Guy Verhofstadt, donc, ancien premier ministre du royaume de Belgique, originaire de Gand et membre du parti Flamand Open-VLD (libéral, centre-droit laïc) a commis, jeudi 11 septembre, un article dans Le Monde sobrement intitulé « Il y a quelque chose de pourri en République française… » On sent déjà que l’auteur vise haut : rien moins que la notoriété persistante que vous garantit la petite phrase qui fait mouche dans un contexte donné, comme « La France s’ennuie » de Pierre Viansson-Ponté à la veille de mai 1968, ou « La France moisie » de Philippe Sollers en 1999.

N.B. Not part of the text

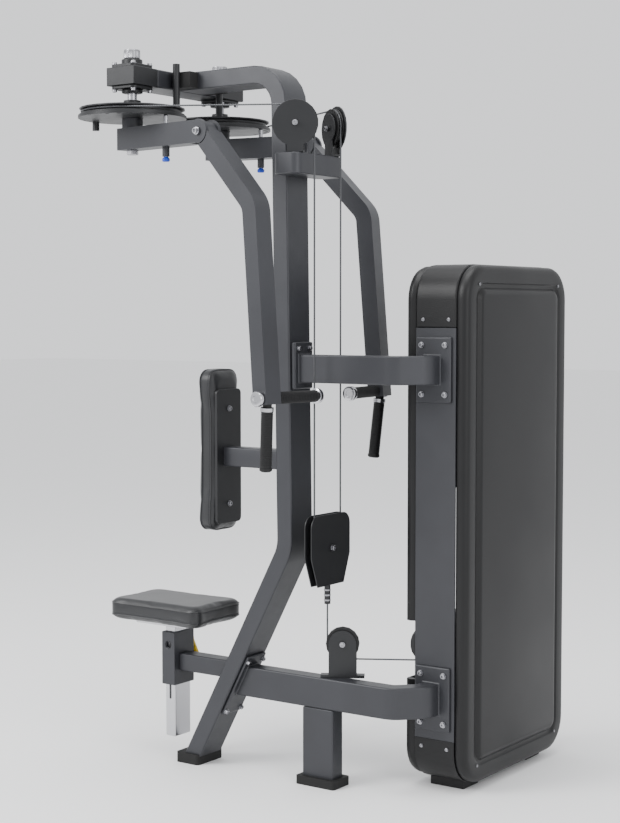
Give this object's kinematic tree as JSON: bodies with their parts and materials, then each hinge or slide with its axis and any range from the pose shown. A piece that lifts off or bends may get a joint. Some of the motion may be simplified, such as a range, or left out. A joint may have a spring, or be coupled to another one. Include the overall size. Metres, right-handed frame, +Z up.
{
  "type": "pec deck machine",
  "caption": "Pec deck strength machine: bent column, seat and back pad, two overhead swinging arms, cable drive and an enclosed weight-stack tower.",
  "frame": {"origin": "middle of the outer box, on the floor", "axes": "+Z up; the user sits facing -Y; the tower stands behind (+Y) and towards -X"},
  "size_m": [1.035, 1.0864, 2.018],
  "materials": {
    "frame_paint": "satin powder coat, dark blue-grey",
    "dark_paint": "satin black powder coat",
    "shroud": "semi-gloss black ABS",
    "pulley_nylon": "black nylon",
    "vinyl": "black vinyl upholstery",
    "rubber": "matte black rubber",
    "grip_rubber": "ribbed black rubber with chrome caps",
    "steel": "turned bright steel",
    "cable": "coated steel wire rope",
    "chrome": "polished chrome",
    "black_steel": "black powder coat",
    "blue_plastic": "blue knob plastic",
    "yellow_plastic": "yellow plastic",
    "cast_iron": "black painted iron"
  },
  "bodies": {
    "root": {"main_column": "frame_paint", "pivot_crossbeam": "frame_paint", "upper_link_beam": "frame_paint", "base_beam": "frame_paint", "rear_post": "frame_paint", "pulley_crossbar": "frame_paint", "pad_support": "frame_paint", "seat_beam": "frame_paint", "seat_sleeve": "frame_paint", "tower_side_near": "frame_paint", "tower_side_far": "frame_paint", "pivot_housing_left": "dark_paint", "pivot_housing_right": "dark_paint", "tower_top_cap": "shroud", "tower_bottom_cap": "shroud", "rear_shroud": "shroud", "front_shroud": "shroud", "back_pad": "vinyl", "front_foot": "rubber", "rear_foot": "rubber", "stop_buffer_left": "rubber", "stop_buffer_right": "rubber", "arm_cable": "cable", "stack_cable": "cable", "guide_rod_near": "chrome", "guide_rod_far": "chrome", "top_pulley_bracket_left": "black_steel", "top_pulley_bracket_right": "black_steel", "base_pulley_bracket": "black_steel", "low_pulley_bracket": "black_steel", "tower_base_plate": "black_steel", "tower_head_bracket": "black_steel", "weight_plates_resting": "cast_iron"},
    "weight_stack": {"weight_plates_lifted": "cast_iron"},
    "stack_pin": {"selector_pin": "yellow_plastic"},
    "disc_left": {"selector_disc_left": "black_steel", "pivot_shaft_left": "steel"},
    "disc_right": {"selector_disc_right": "black_steel", "pivot_shaft_right": "steel"},
    "linkage_left": {"link_left": "frame_paint"},
    "linkage_right": {"link_right": "frame_paint"},
    "swing_arm_left": {"arm_left": "frame_paint", "cross_handle_left": "grip_rubber", "down_grip_left": "grip_rubber"},
    "swing_arm_right": {"arm_right": "frame_paint", "cross_handle_right": "grip_rubber", "down_grip_right": "grip_rubber"},
    "pin_left": {"pop_pin_left": "blue_plastic"},
    "pin_right": {"pop_pin_right": "blue_plastic"},
    "pulley_block": {"floating_block": "black_steel"},
    "block_wheel": {"block_pulley": "pulley_nylon"},
    "top_wheel_left": {"top_pulley_left": "pulley_nylon"},
    "top_wheel_right": {"top_pulley_right": "pulley_nylon"},
    "base_wheel": {"base_pulley": "pulley_nylon"},
    "low_wheel": {"low_pulley": "pulley_nylon"},
    "head_wheel_near": {"head_pulley_near": "pulley_nylon"},
    "head_wheel_far": {"head_pulley_far": "pulley_nylon"},
    "seat": {"seat_post": "chrome", "seat_pad": "vinyl"},
    "lever": {"seat_lever": "yellow_plastic"}
  },
  "joints": [
    {"name": "weight_lift", "type": "slide", "parent": "root", "child": "weight_stack", "axis": [0, 0, 1], "range_m": [0, 0.256], "deforming": ["stack_cable"]},
    {"name": "block_lift", "type": "slide", "parent": "root", "child": "pulley_block", "axis": [0, 0, 1], "range_m": [0, 0.256], "deforming": ["arm_cable"]},
    {"name": "selector_pin_pull", "type": "slide", "parent": "weight_stack", "child": "stack_pin", "axis": [0, -1, 0], "range_m": [0, 0.06]},
    {"name": "left_disc_turn", "type": "hinge", "parent": "root", "child": "disc_left", "pos_m": [0.3675, -0.35115, 1.834], "axis": [0, 0, 1], "range_deg": [-105, 0]},
    {"name": "left_start_select", "type": "hinge", "parent": "disc_left", "child": "linkage_left", "pos_m": [0.3675, -0.35115, 1.774], "axis": [0, 0, 1], "range_deg": [-70, 0]},
    {"name": "left_arm_tilt", "type": "hinge", "parent": "linkage_left", "child": "swing_arm_left", "pos_m": [0.40828, -0.061, 1.774], "axis": [0.9903, -0.1392, 0], "range_deg": [0, 10]},
    {"name": "left_pop_pin_pull", "type": "slide", "parent": "linkage_left", "child": "pin_left", "axis": [0, 0, -1], "range_m": [0, 0.012], "stiffness_N_per_m": 2000, "springref_m": -0.005},
    {"name": "left_top_pulley_turn", "type": "hinge", "parent": "root", "child": "top_wheel_left", "pos_m": [0.25901, 0.12727, 1.798], "axis": [0.8716, 0.4903, 0], "range_deg": [0, 294]},
    {"name": "right_disc_turn", "type": "hinge", "parent": "root", "child": "disc_right", "pos_m": [-0.0225, -0.35115, 1.834], "axis": [0, 0, 1], "range_deg": [0, 105]},
    {"name": "right_start_select", "type": "hinge", "parent": "disc_right", "child": "linkage_right", "pos_m": [-0.0225, -0.35115, 1.774], "axis": [0, 0, 1], "range_deg": [0, 70]},
    {"name": "right_arm_tilt", "type": "hinge", "parent": "linkage_right", "child": "swing_arm_right", "pos_m": [-0.06328, -0.061, 1.774], "axis": [0.9903, 0.1392, 0], "range_deg": [0, 10]},
    {"name": "right_pop_pin_pull", "type": "slide", "parent": "linkage_right", "child": "pin_right", "axis": [0, 0, -1], "range_m": [0, 0.012], "stiffness_N_per_m": 2000, "springref_m": -0.005},
    {"name": "right_top_pulley_turn", "type": "hinge", "parent": "root", "child": "top_wheel_right", "pos_m": [0.08599, 0.12727, 1.798], "axis": [0.8716, -0.4903, 0], "range_deg": [0, 294]},
    {"name": "base_pulley_turn", "type": "hinge", "parent": "root", "child": "base_wheel", "pos_m": [0.15107, 0.20697, 0.393], "axis": [0.8601, 0.5101, 0], "range_deg": [-350, 0]},
    {"name": "low_pulley_turn", "type": "hinge", "parent": "root", "child": "low_wheel", "pos_m": [0.03146, 0.40865, 0.396], "axis": [0.8601, 0.5101, 0], "range_deg": [-327, 0]},
    {"name": "near_head_pulley_turn", "type": "hinge", "parent": "root", "child": "head_wheel_near", "pos_m": [-0.0365, 0.44735, 1.315], "axis": [0, 1, 0], "range_deg": [0, 327]},
    {"name": "far_head_pulley_turn", "type": "hinge", "parent": "root", "child": "head_wheel_far", "pos_m": [-0.1805, 0.44735, 1.315], "axis": [0, 1, 0], "range_deg": [0, 327]},
    {"name": "block_pulley_turn", "type": "hinge", "parent": "pulley_block", "child": "block_wheel", "pos_m": [0.1725, 0.17085, 0.657], "axis": [0, 1, 0], "range_deg": [-180, 180]},
    {"name": "seat_height", "type": "slide", "parent": "root", "child": "seat", "axis": [0, 0, 1], "range_m": [0, 0.12]},
    {"name": "seat_lever_turn", "type": "hinge", "parent": "root", "child": "lever", "pos_m": [0.1205, -0.35915, 0.34], "axis": [1, 0, 0], "range_deg": [0, 15], "stiffness_Nm_per_rad": 2, "springref_deg": -11.46}
  ],
  "couplings": [
    {"joint": "block_lift", "follows": "weight_lift", "ratio": 1},
    {"joint": "left_disc_turn", "follows": "weight_lift", "rad_per_m": -7.1429},
    {"joint": "left_top_pulley_turn", "follows": "weight_lift", "rad_per_m": 20},
    {"joint": "right_disc_turn", "follows": "weight_lift", "rad_per_m": 7.1429},
    {"joint": "right_top_pulley_turn", "follows": "weight_lift", "rad_per_m": 20},
    {"joint": "base_pulley_turn", "follows": "weight_lift", "rad_per_m": -23.81},
    {"joint": "low_pulley_turn", "follows": "weight_lift", "rad_per_m": -22.222},
    {"joint": "near_head_pulley_turn", "follows": "weight_lift", "rad_per_m": 22.222},
    {"joint": "far_head_pulley_turn", "follows": "weight_lift", "rad_per_m": 22.222}
  ]
}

La suite, hélas pour son auteur, ne devrait pas favoriser la promotion de son titre au rang des formules prophétiques. Il ne s’agit, en fait, que d’une prise de position d’un voisin belge, sous-catégorie flamande, à propos du débat lancé par Nicolas Sarkozy et Eric Besson sur l’identité nationale. Il reprend à son compte, sans aucune valeur ajoutée qu’aurait pu apporter un regard extérieur, les arguments développés par les adversaires français de ce débat : il aurait servi de défouloir aux beaufs racistes, stigmatisé les musulmans de France au nom de la lutte contre la burqa, etc. C’est, à ses yeux, une remontée de la France maurrassienne, comme on parlerait d’une remontée d’égouts.

Ce papier n’aurait mérité qu’un haussement d’épaule distrait avant d’être confié à son destin de contenu de poubelle de tri sélectif, s’il n’émanait pas d’un ressortissant d’un peuple dont le rapport a l’identité nationale se manifeste de manière brutale et provocatrice, avec des excès racistes et xénophobes plus violents, en paroles, que partout ailleurs en Europe occidentale.

Il s’agit des Flamands, dont la tolérance à l’autre, en particulier à leurs compatriotes francophones établis au delà de la frontière linguistique est si admirable qu’elle fait régulièrement l’objet de remontrances du Conseil de l’Europe. Certes, Guy Verhofstadt ne fait pas partie de la frange la plus ouvertement flamingante de la classe politique flamande : l’OpenVLD, parti de la bourgeoisie laïque des villes, ne clame pas de manière tonitruante sa volonté de « flamandiser » au kärcher tous les individus demeurant sur la terre des Flandres, comme l’extrême droite du Vlams Belang ou les sociaux-chrétiens de l’actuel premier ministre Yves Leterme. Mais, au parlement, le parti de M. Verhoftstadt vote comme les autres pour la division de l’arrondissement électoral Bruxelles-Halle-Vilvorde, qui interdirait aux francophones de la périphérie de Bruxelles de voter pour des partis s’exprimant dans leur langue. Ce parti est happé, sans grande résistance, par un courant nationaliste impulsé par les Bart De Wever et Jean-Marie De Decker. Je n’ai jamais entendu Guy Verhofstadt, ni aucun de ses amis, protester contre les tracasseries mesquines dont sont régulièrement victimes les résidents de Wezembeek-Oppem ou de Rhodes-Saint-Genèse, qui ont le défaut de vouloir d’exprimer dans la langue de Molière.

Monsieur Verhofstadt trouve grotesque et ridicule que l’on apprenne La Marseillaise dans les écoles françaises, mais il oublie de dire que c’est par rejet profond de la Belgique unitaire que la plupart de ses compatriotes refusent de chanter l’hymne du Royaume, La Brabançonne. L’épisode d’Yves Leterme piégé par un journaliste et confondant cet hymne avec La Marseillaise est resté dans toutes les mémoires. « La loi, le roi, la liberté » : ces mots sur lesquels s’achève le chant des Belges sont considérés comme ringards par la plupart des Flamands. À ceux qui voudraient, comme Verhofstadt, que les Français les imitent en snobant La Marseillaise, il n’est pas interdit de conseiller qu’ils s’occupent de leurs oignons. Ou de leurs chicons.

Lutter contre le nationalisme borné, celui qui exclut au lieu d’intégrer, voilà une bonne idée qui nous est rappelée sans ménagement par un voisin qui, apparemment, ne nous veut que du bien.

Je serais curieux de voir la réaction de Guy Verhofstadt si un homme politique français de premier plan s’avisait, par exemple dans une tribune publiée par un quotidien francophone belge de qualité, à proclamer qu’il y a quelque chose de pourri dans les provinces de Flandre, avec des arguments autrement plus probants que ceux avancés par lui pour nous faire honte.